◆ **GIVEN TASK**: Quote verbatim the span of lines that begins the listing below and closes with the line containing "bounding box. +X".

◆ **COLLECTED DATA**:

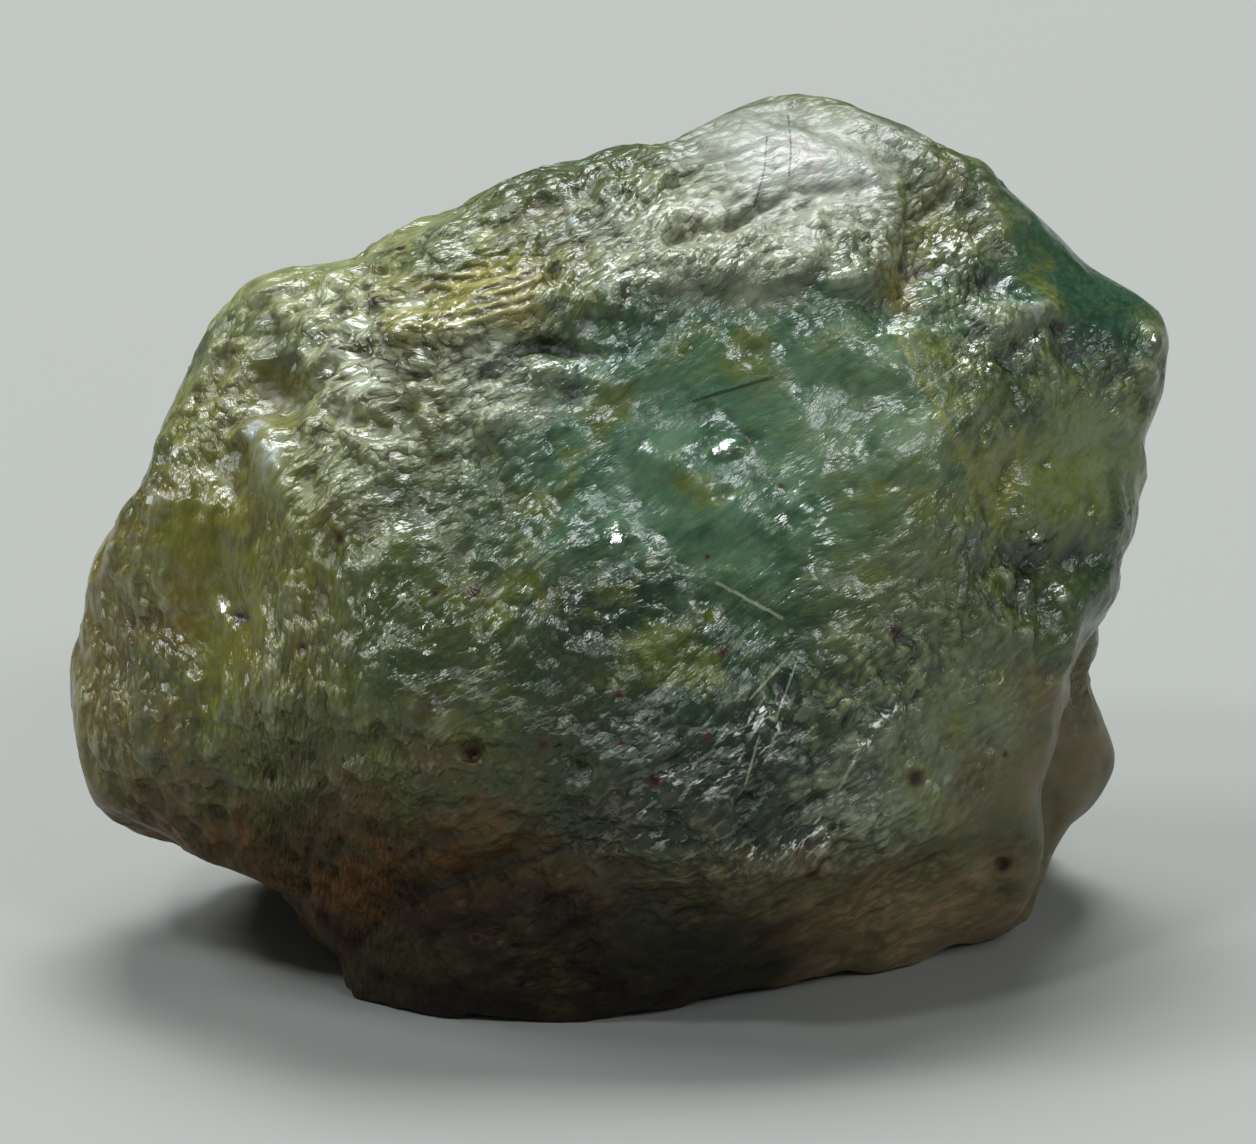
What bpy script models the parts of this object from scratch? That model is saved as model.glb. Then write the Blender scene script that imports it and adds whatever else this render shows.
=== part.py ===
"""A rough zircon crystal, worn and etched, grown as one piece.

Metres, +Z up. The stone rests on a flat face at Z = 0, with the origin under the middle of its
bounding box. +X runs to the right across its broad front, which looks towards -Y.

The broad front leans back, so the stone is shaped in a leaning frame of three directions:
across (to the right), up (along the leaning front) and out (square out of the front).
Every place below is in that frame, in millimetres from a point inside the stone.
"""

import math

import bmesh
import bpy
import numpy as np
from mathutils import Vector, noise

MM = 0.001

# Size and stance
STONE_WIDTH = 15.0           # widest span across the front
LEAN = math.radians(20.0)    # how far the broad front leans back from upright
FOOT_DROP = 5.37             # the resting face lies this far below the inner point
FOOT_SNAP = 0.05             # points this near the resting face are set on it before the cut
FOOT_GAP = 0.002             # points of the cut this near each other are one point

# Mesh and finish
EDGE_CUTS = 22               # points along each edge of the icosahedron that starts the mesh
STRETCH = (1.35, 1.15, 1.0)  # evens out the triangles over the long stone
FACET_SHARPNESS = 36.0       # how crisply the worn facets meet
OUTLINE_STEP = 2.0           # degrees between the bearings at which the outline is fitted
SHARP_EDGE = math.radians(38.0)
SKIN_COLOUR = (0.085, 0.115, 0.070, 1.0)
SKIN_ROUGHNESS = 0.28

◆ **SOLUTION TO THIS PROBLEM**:
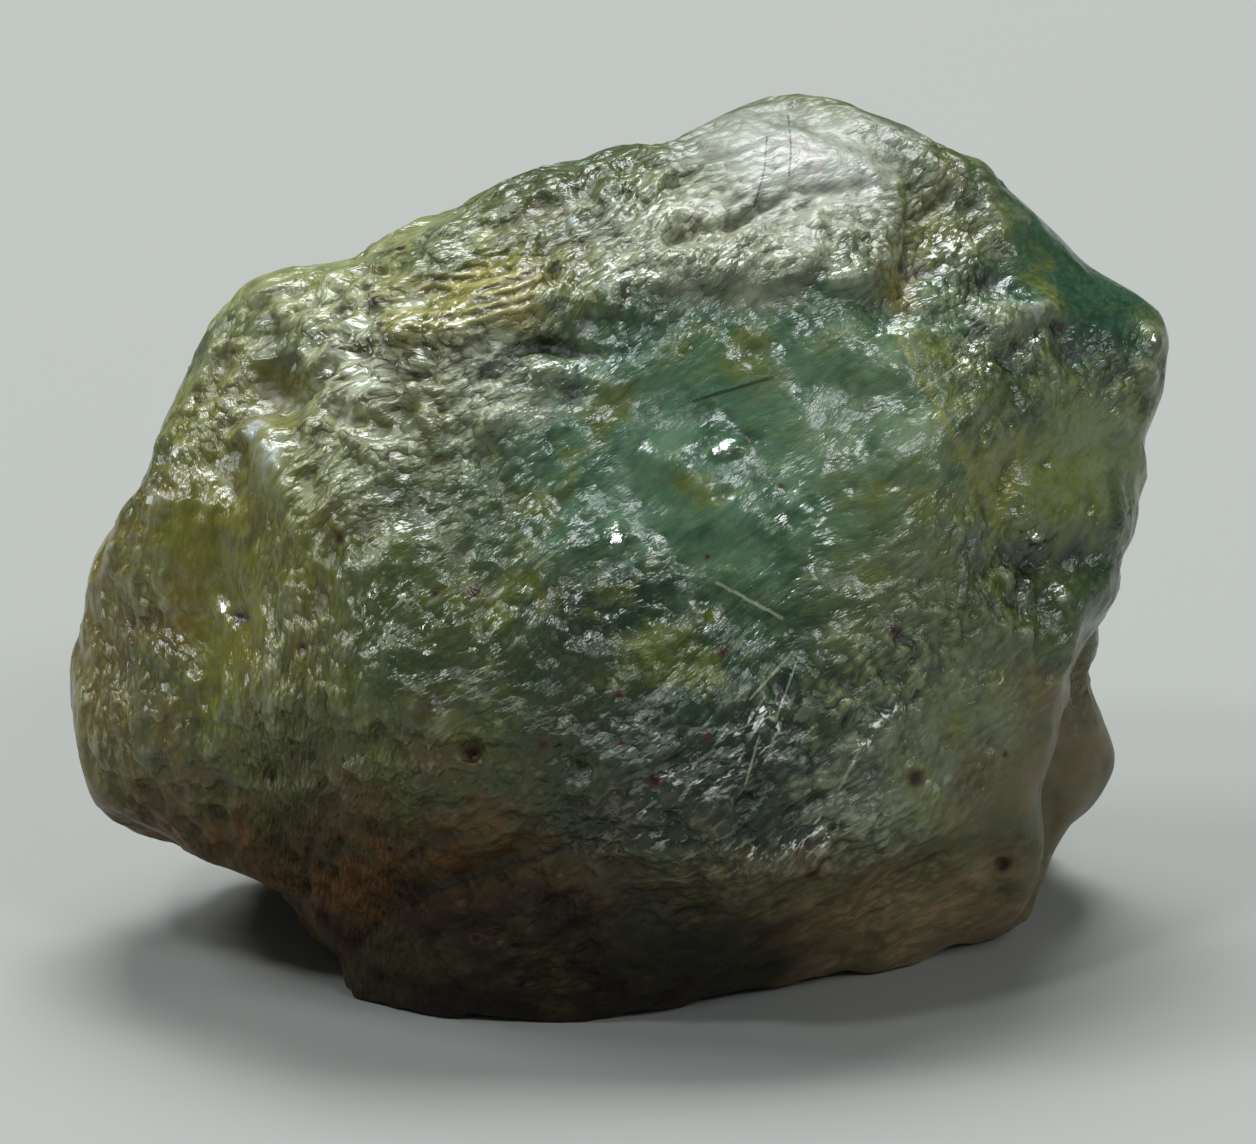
What bpy script models the parts of this object from scratch? That model is saved as model.glb. Then write the Blender scene script that imports it and adds whatever else this render shows.
=== part.py ===
"""A rough zircon crystal, worn and etched, grown as one piece.

Metres, +Z up. The stone rests on a flat face at Z = 0, with the origin under the middle of its
bounding box. +X runs to the right across its broad front, which looks towards -Y.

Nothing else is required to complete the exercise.